-- Begin EXERCISE MATERIALS --
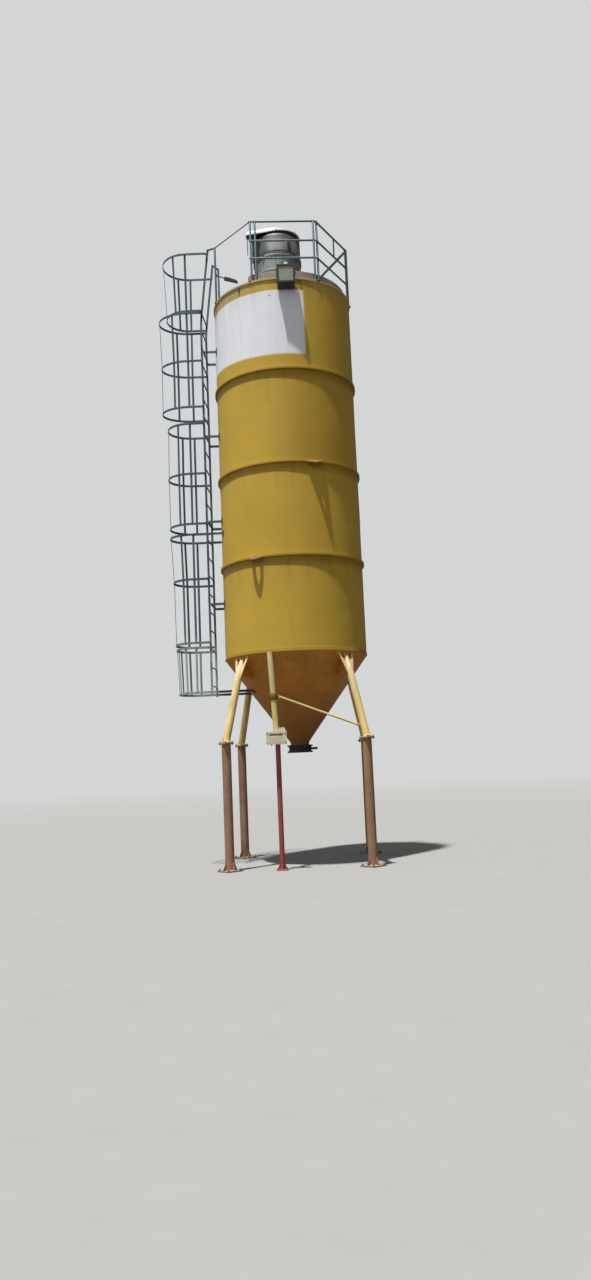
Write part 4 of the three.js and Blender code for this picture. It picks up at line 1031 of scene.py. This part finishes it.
-- End EXERCISE MATERIALS --
-- Begin EXERCISE MATERIALS --
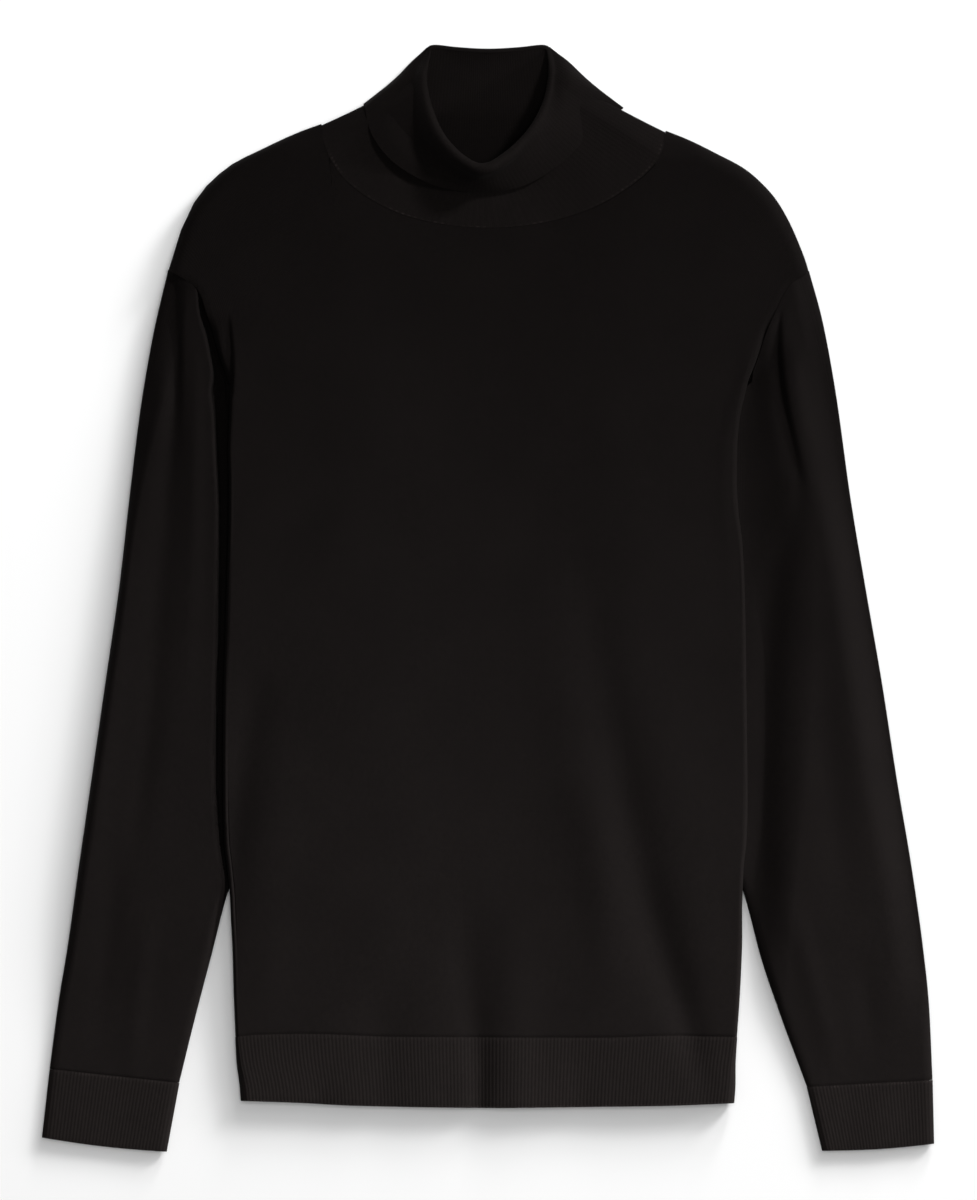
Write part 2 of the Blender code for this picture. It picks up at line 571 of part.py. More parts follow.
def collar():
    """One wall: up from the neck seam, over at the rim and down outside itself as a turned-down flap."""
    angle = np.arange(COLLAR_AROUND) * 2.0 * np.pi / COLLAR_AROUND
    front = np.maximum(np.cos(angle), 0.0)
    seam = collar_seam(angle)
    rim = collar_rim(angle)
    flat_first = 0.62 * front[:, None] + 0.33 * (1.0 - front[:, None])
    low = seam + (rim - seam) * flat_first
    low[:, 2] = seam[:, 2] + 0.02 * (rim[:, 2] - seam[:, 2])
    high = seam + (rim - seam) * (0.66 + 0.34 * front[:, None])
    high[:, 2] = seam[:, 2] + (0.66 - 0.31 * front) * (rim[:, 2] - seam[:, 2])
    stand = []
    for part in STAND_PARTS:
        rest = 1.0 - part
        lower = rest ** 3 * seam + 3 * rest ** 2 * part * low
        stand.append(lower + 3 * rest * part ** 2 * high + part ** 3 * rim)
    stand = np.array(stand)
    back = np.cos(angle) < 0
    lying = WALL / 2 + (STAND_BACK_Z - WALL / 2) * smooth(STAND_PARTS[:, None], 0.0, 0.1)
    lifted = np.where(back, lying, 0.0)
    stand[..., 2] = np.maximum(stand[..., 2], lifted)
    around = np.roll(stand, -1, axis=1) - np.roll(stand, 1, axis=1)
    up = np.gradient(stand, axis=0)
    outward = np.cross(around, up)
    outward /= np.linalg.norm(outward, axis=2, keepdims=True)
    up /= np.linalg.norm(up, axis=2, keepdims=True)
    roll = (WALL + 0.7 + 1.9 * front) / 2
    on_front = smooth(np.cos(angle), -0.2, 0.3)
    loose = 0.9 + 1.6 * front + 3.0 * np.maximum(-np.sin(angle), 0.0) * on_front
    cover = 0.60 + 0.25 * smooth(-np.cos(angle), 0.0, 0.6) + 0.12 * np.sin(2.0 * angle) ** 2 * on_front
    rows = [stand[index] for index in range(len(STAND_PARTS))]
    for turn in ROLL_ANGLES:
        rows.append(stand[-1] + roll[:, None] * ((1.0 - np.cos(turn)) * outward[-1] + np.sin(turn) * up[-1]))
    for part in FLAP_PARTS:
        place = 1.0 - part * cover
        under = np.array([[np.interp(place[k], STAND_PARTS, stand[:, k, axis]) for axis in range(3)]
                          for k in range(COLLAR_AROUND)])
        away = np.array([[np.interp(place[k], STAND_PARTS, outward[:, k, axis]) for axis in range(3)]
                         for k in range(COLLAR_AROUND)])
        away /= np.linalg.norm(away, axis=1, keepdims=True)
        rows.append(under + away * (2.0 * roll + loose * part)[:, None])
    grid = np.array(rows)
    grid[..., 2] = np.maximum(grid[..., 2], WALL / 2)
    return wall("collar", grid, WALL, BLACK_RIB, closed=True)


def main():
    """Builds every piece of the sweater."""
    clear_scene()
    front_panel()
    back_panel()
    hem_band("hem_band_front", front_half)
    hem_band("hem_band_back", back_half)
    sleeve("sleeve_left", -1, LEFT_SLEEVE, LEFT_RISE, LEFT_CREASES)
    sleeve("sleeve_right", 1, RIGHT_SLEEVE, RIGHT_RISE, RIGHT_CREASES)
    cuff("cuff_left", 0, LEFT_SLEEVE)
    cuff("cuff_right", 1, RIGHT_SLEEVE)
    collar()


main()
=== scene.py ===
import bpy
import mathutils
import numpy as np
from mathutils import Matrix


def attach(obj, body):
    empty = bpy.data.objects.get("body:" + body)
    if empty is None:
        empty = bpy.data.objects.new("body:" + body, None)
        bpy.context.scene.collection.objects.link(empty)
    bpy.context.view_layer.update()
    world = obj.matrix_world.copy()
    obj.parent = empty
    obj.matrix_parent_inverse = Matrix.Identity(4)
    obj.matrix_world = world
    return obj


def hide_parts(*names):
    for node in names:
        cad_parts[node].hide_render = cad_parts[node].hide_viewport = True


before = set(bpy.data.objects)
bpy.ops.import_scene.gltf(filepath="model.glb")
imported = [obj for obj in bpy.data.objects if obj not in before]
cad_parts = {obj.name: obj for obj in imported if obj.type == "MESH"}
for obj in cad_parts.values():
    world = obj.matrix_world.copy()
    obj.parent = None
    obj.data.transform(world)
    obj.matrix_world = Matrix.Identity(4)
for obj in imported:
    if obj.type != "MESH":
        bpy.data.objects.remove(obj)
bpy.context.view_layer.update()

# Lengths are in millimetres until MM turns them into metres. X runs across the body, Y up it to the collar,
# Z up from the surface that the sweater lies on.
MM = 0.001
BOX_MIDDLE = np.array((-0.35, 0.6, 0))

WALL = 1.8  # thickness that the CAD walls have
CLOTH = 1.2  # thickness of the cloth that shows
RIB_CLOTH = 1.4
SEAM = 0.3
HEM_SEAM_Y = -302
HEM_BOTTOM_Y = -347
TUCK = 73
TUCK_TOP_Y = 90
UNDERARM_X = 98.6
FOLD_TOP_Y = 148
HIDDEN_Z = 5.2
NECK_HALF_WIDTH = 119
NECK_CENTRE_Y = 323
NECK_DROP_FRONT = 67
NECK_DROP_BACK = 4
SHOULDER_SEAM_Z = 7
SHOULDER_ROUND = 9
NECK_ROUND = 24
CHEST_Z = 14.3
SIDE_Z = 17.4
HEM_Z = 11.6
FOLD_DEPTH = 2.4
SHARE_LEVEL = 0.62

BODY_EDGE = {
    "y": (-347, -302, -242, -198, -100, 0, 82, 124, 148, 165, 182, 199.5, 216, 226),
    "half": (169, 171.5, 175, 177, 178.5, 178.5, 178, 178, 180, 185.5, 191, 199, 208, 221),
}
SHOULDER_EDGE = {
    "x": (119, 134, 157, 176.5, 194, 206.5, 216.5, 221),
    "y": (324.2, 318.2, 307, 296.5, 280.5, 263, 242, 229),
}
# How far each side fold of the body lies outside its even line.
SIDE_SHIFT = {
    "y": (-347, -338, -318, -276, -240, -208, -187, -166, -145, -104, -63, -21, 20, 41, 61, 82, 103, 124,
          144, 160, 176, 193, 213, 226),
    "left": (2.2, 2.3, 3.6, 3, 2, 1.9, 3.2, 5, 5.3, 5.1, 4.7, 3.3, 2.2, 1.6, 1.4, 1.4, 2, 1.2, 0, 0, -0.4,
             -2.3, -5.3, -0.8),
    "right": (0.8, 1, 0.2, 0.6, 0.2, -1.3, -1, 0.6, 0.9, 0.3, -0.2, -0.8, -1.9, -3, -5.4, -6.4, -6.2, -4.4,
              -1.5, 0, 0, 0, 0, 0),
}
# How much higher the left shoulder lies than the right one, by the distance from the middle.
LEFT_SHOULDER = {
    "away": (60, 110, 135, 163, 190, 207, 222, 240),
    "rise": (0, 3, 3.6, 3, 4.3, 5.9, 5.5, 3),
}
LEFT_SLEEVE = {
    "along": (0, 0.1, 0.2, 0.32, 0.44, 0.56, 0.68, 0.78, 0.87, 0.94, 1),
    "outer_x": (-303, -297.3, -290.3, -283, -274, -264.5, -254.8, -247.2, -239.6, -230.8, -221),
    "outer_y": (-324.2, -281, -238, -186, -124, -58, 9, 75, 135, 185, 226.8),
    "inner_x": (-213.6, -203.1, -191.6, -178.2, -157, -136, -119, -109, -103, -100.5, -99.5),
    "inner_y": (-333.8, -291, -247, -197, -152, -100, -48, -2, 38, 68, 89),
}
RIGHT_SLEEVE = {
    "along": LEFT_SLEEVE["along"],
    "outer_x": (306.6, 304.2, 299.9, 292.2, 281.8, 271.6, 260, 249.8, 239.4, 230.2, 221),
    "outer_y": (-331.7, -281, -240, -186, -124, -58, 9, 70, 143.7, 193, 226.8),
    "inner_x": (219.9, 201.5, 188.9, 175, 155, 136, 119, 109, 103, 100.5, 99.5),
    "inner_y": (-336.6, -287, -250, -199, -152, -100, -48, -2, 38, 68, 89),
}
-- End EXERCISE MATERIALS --
Retype, in the same exact form, the lines of the material above from the line holding "clear_scene()" through the line holding "obj.matrix_parent_inverse = Matrix.Identity(4)".

REPLY TO THE TASK:
    clear_scene()
    front_panel()
    back_panel()
    hem_band("hem_band_front", front_half)
    hem_band("hem_band_back", back_half)
    sleeve("sleeve_left", -1, LEFT_SLEEVE, LEFT_RISE, LEFT_CREASES)
    sleeve("sleeve_right", 1, RIGHT_SLEEVE, RIGHT_RISE, RIGHT_CREASES)
    cuff("cuff_left", 0, LEFT_SLEEVE)
    cuff("cuff_right", 1, RIGHT_SLEEVE)
    collar()


main()
=== scene.py ===
import bpy
import mathutils
import numpy as np
from mathutils import Matrix


def attach(obj, body):
    empty = bpy.data.objects.get("body:" + body)
    if empty is None:
        empty = bpy.data.objects.new("body:" + body, None)
        bpy.context.scene.collection.objects.link(empty)
    bpy.context.view_layer.update()
    world = obj.matrix_world.copy()
    obj.parent = empty
    obj.matrix_parent_inverse = Matrix.Identity(4)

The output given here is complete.